Repeat all of the data precisely.

--- START SOURCE DATA ---

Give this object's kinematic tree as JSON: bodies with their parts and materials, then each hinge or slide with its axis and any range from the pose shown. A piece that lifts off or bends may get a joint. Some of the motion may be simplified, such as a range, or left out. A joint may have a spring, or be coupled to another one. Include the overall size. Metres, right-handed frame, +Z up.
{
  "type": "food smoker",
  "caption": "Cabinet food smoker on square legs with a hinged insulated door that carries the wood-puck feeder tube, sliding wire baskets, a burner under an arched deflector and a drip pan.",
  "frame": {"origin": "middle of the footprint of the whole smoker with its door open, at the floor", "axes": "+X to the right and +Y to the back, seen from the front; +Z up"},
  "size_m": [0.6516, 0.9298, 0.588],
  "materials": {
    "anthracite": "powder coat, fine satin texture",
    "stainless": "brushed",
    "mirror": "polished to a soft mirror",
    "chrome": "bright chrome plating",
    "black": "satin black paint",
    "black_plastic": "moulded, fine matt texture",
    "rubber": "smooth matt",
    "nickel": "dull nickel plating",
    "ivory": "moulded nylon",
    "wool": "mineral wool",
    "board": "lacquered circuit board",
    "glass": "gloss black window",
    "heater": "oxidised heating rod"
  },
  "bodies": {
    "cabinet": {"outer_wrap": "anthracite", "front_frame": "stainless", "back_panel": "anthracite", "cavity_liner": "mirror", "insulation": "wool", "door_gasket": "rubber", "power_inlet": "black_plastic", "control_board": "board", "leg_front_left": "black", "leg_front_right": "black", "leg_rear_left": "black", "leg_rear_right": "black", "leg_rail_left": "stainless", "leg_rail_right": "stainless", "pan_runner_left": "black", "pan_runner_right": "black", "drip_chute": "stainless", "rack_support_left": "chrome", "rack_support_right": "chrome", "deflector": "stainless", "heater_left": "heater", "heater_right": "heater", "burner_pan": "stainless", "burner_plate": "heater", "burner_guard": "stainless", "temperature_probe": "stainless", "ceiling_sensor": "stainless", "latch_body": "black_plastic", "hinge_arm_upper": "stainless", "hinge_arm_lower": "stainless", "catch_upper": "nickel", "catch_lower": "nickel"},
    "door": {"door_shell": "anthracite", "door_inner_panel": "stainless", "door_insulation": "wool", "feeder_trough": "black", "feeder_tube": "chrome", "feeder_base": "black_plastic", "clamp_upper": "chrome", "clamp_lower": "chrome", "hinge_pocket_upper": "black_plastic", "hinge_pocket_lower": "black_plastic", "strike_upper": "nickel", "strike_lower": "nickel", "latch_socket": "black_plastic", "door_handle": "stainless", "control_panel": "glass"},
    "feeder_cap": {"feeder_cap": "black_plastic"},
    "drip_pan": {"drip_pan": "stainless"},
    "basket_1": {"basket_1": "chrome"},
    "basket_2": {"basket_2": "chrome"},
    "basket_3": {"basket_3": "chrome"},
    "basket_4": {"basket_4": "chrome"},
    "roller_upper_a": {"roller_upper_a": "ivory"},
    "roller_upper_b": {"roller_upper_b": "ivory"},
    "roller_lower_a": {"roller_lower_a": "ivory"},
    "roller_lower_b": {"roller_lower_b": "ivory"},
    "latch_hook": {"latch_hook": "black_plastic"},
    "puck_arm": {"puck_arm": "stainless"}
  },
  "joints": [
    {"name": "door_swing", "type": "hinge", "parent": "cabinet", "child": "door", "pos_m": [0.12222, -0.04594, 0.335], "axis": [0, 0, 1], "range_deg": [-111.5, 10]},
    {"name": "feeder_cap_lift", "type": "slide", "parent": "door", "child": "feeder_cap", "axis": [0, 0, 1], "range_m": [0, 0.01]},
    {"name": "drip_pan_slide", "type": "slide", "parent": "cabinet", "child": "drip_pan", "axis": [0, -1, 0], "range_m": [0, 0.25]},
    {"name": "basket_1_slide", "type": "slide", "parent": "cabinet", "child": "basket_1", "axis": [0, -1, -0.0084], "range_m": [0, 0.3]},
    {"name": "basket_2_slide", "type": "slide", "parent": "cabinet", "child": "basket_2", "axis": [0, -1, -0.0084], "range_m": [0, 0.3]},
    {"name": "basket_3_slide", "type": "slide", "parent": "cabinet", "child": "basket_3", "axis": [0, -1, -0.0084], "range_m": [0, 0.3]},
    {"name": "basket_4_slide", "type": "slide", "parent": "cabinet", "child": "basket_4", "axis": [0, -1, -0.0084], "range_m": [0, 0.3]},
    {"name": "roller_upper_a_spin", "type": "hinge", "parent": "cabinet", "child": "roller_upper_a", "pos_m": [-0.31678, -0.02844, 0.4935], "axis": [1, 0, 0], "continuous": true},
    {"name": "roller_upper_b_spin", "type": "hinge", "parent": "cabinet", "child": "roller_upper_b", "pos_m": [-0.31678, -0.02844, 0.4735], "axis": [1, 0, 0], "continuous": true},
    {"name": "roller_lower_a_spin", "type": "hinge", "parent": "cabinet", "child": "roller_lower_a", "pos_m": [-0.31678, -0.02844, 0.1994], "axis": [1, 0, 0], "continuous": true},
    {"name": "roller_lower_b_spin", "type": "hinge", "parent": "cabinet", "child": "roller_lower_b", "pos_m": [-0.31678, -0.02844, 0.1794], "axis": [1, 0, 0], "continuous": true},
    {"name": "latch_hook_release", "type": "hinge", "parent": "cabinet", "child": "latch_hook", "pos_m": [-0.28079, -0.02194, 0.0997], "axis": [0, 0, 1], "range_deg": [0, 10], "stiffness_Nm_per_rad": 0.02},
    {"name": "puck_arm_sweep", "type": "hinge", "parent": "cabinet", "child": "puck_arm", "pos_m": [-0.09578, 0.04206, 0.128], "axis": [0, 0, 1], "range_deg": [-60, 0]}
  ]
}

--- END SOURCE DATA ---

#### TASK ANSWER
Give this object's kinematic tree as JSON: bodies with their parts and materials, then each hinge or slide with its axis and any range from the pose shown. A piece that lifts off or bends may get a joint. Some of the motion may be simplified, such as a range, or left out. A joint may have a spring, or be coupled to another one. Include the overall size. Metres, right-handed frame, +Z up.
{
  "type": "food smoker",
  "caption": "Cabinet food smoker on square legs with a hinged insulated door that carries the wood-puck feeder tube, sliding wire baskets, a burner under an arched deflector and a drip pan.",
  "frame": {"origin": "middle of the footprint of the whole smoker with its door open, at the floor", "axes": "+X to the right and +Y to the back, seen from the front; +Z up"},
  "size_m": [0.6516, 0.9298, 0.588],
  "materials": {
    "anthracite": "powder coat, fine satin texture",
    "stainless": "brushed",
    "mirror": "polished to a soft mirror",
    "chrome": "bright chrome plating",
    "black": "satin black paint",
    "black_plastic": "moulded, fine matt texture",
    "rubber": "smooth matt",
    "nickel": "dull nickel plating",
    "ivory": "moulded nylon",
    "wool": "mineral wool",
    "board": "lacquered circuit board",
    "glass": "gloss black window",
    "heater": "oxidised heating rod"
  },
  "bodies": {
    "cabinet": {"outer_wrap": "anthracite", "front_frame": "stainless", "back_panel": "anthracite", "cavity_liner": "mirror", "insulation": "wool", "door_gasket": "rubber", "power_inlet": "black_plastic", "control_board": "board", "leg_front_left": "black", "leg_front_right": "black", "leg_rear_left": "black", "leg_rear_right": "black", "leg_rail_left": "stainless", "leg_rail_right": "stainless", "pan_runner_left": "black", "pan_runner_right": "black", "drip_chute": "stainless", "rack_support_left": "chrome", "rack_support_right": "chrome", "deflector": "stainless", "heater_left": "heater", "heater_right": "heater", "burner_pan": "stainless", "burner_plate": "heater", "burner_guard": "stainless", "temperature_probe": "stainless", "ceiling_sensor": "stainless", "latch_body": "black_plastic", "hinge_arm_upper": "stainless", "hinge_arm_lower": "stainless", "catch_upper": "nickel", "catch_lower": "nickel"},
    "door": {"door_shell": "anthracite", "door_inner_panel": "stainless", "door_insulation": "wool", "feeder_trough": "black", "feeder_tube": "chrome", "feeder_base": "black_plastic", "clamp_upper": "chrome", "clamp_lower": "chrome", "hinge_pocket_upper": "black_plastic", "hinge_pocket_lower": "black_plastic", "strike_upper": "nickel", "strike_lower": "nickel", "latch_socket": "black_plastic", "door_handle": "stainless", "control_panel": "glass"},
    "feeder_cap": {"feeder_cap": "black_plastic"},
    "drip_pan": {"drip_pan": "stainless"},
    "basket_1": {"basket_1": "chrome"},
    "basket_2": {"basket_2": "chrome"},
    "basket_3": {"basket_3": "chrome"},
    "basket_4": {"basket_4": "chrome"},
    "roller_upper_a": {"roller_upper_a": "ivory"},
    "roller_upper_b": {"roller_upper_b": "ivory"},
    "roller_lower_a": {"roller_lower_a": "ivory"},
    "roller_lower_b": {"roller_lower_b": "ivory"},
    "latch_hook": {"latch_hook": "black_plastic"},
    "puck_arm": {"puck_arm": "stainless"}
  },
  "joints": [
    {"name": "door_swing", "type": "hinge", "parent": "cabinet", "child": "door", "pos_m": [0.12222, -0.04594, 0.335], "axis": [0, 0, 1], "range_deg": [-111.5, 10]},
    {"name": "feeder_cap_lift", "type": "slide", "parent": "door", "child": "feeder_cap", "axis": [0, 0, 1], "range_m": [0, 0.01]},
    {"name": "drip_pan_slide", "type": "slide", "parent": "cabinet", "child": "drip_pan", "axis": [0, -1, 0], "range_m": [0, 0.25]},
    {"name": "basket_1_slide", "type": "slide", "parent": "cabinet", "child": "basket_1", "axis": [0, -1, -0.0084], "range_m": [0, 0.3]},
    {"name": "basket_2_slide", "type": "slide", "parent": "cabinet", "child": "basket_2", "axis": [0, -1, -0.0084], "range_m": [0, 0.3]},
    {"name": "basket_3_slide", "type": "slide", "parent": "cabinet", "child": "basket_3", "axis": [0, -1, -0.0084], "range_m": [0, 0.3]},
    {"name": "basket_4_slide", "type": "slide", "parent": "cabinet", "child": "basket_4", "axis": [0, -1, -0.0084], "range_m": [0, 0.3]},
    {"name": "roller_upper_a_spin", "type": "hinge", "parent": "cabinet", "child": "roller_upper_a", "pos_m": [-0.31678, -0.02844, 0.4935], "axis": [1, 0, 0], "continuous": true},
    {"name": "roller_upper_b_spin", "type": "hinge", "parent": "cabinet", "child": "roller_upper_b", "pos_m": [-0.31678, -0.02844, 0.4735], "axis": [1, 0, 0], "continuous": true},
    {"name": "roller_lower_a_spin", "type": "hinge", "parent": "cabinet", "child": "roller_lower_a", "pos_m": [-0.31678, -0.02844, 0.1994], "axis": [1, 0, 0], "continuous": true},
    {"name": "roller_lower_b_spin", "type": "hinge", "parent": "cabinet", "child": "roller_lower_b", "pos_m": [-0.31678, -0.02844, 0.1794], "axis": [1, 0, 0], "continuous": true},
    {"name": "latch_hook_release", "type": "hinge", "parent": "cabinet", "child": "latch_hook", "pos_m": [-0.28079, -0.02194, 0.0997], "axis": [0, 0, 1], "range_deg": [0, 10], "stiffness_Nm_per_rad": 0.02},
    {"name": "puck_arm_sweep", "type": "hinge", "parent": "cabinet", "child": "puck_arm", "pos_m": [-0.09578, 0.04206, 0.128], "axis": [0, 0, 1], "range_deg": [-60, 0]}
  ]
}